Construire ces indicateurs nécessite de s’appuyer sur de nombreuses méthodologies complexes, demandant une forte expertise scientifique, intégrant une vision dynamique des impacts et basées sur plusieurs scénarios de référence. Opérationnellement parlant, construire ces indicateurs puis les piloter, les interpréter et les communiquer nécessitent des expertises et des outils adaptés qui connectent toutes les composantes de l’organisation : de l’analyste à l’équipe de gestion des risques jusqu’à la direction des investissements.
La rigueur scientifique ne doit pas être oubliée pour s’assurer que les acteurs financiers ne visent pas à côté des objectifs. Cette rigueur doit s’appliquer avec une transparence absolue, c’est le principal enjeu porté par les réglementations aujourd’hui. Toutefois, pour s’assurer que la finance s’emparent pleinement des enjeux biodiversité, il ne faut jamais mettre de côté les convictions propres de chaque acteur financier, pour que sa thèse de biodiversité s’inscrivent parfaitement dans sa stratégie globale et viennent la renforcer.
Sans ces 3 piliers – données de qualité, expertise et rigueur scientifique et conviction - , aucune action ne pourra être véritablement transformante et apporter une réponse nécessaire à l’urgence actuelle.
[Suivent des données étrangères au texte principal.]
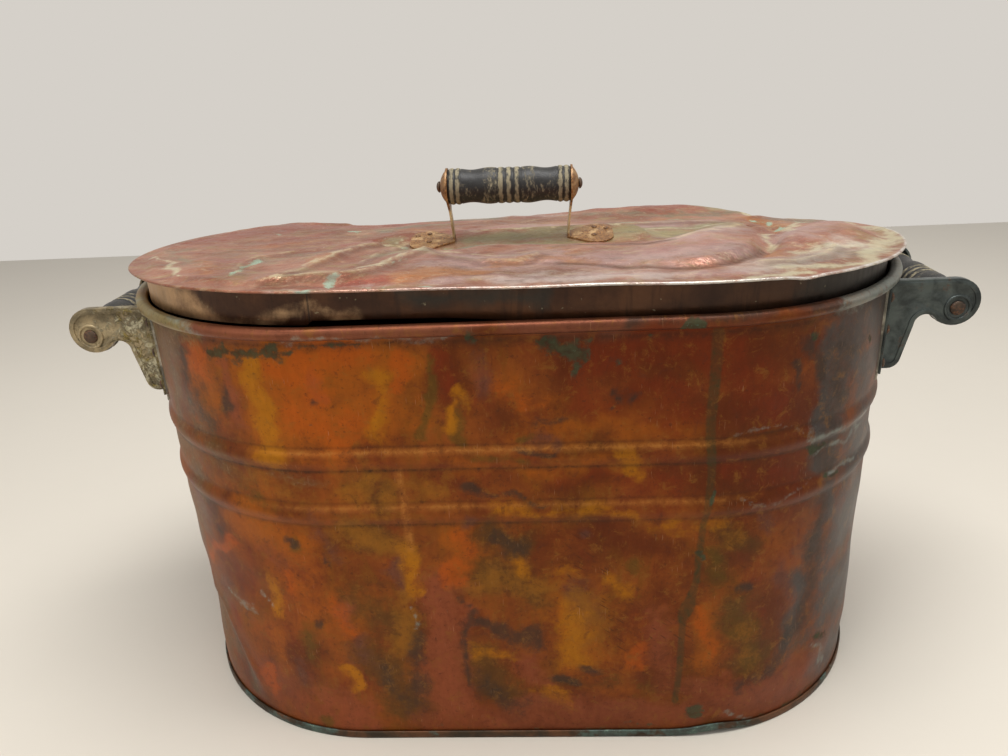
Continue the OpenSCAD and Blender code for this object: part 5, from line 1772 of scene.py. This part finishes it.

On peut avoir l'impression que le cadre de gouvernance et que le cadre réglementaire avancent en ordre dispersé, que tout n'est pas encore stabilisé d’un point de vue méthodologique et que, dans ce contexte en pleine évolution, il est plus sage d'attendre. Mais au contraire, il sera déjà trop tard pour se saisir des sujets biodiversité lorsque le cadre sera stabilisé, s’il se stabilise un jour ! Il est primordial pour les acteurs financiers de se positionner et de réduire dès maintenant leur impact sur la biodiversité.
Certes, le monde vivant est complexe mais l’urgence à agir est, elle, évidente : l’humanité fait partie du vivant et par conséquent l’ensemble de l’humanité, et nos économies qui vont avec, sont sensibles et vulnérables face à l’érosion brutale actuelle de la biodiversité. Les enjeux environnementaux du vivant et du climat ainsi que les enjeux sociaux sont étroitement liés. Les acteurs financiers doivent se positionner dès aujourd’hui et s’outiller en conséquence pour commencer à gérer cette complexité, en multipliant les points de données et en décodant les méthodologies. Accompagner les acteurs financiers sur cet objectif précis nécessite d’adopter une posture humble, pour chercher à réconcilier la dimension scientifique et la dimension politique, réconcilier de manière pragmatique ce que dit la science avec les convictions de chaque acteur, et ainsi débloquer point par point, les verrous qui empêchent l’accélération du financement de la transition environnementale.
Financer un monde qui repense réellement notre relation au vivant a des implications bien concrètes pour les acteurs financiers qu’il faut anticiper si l’on veut qu’ils jouent pleinement leur rôle de financeur de la transition.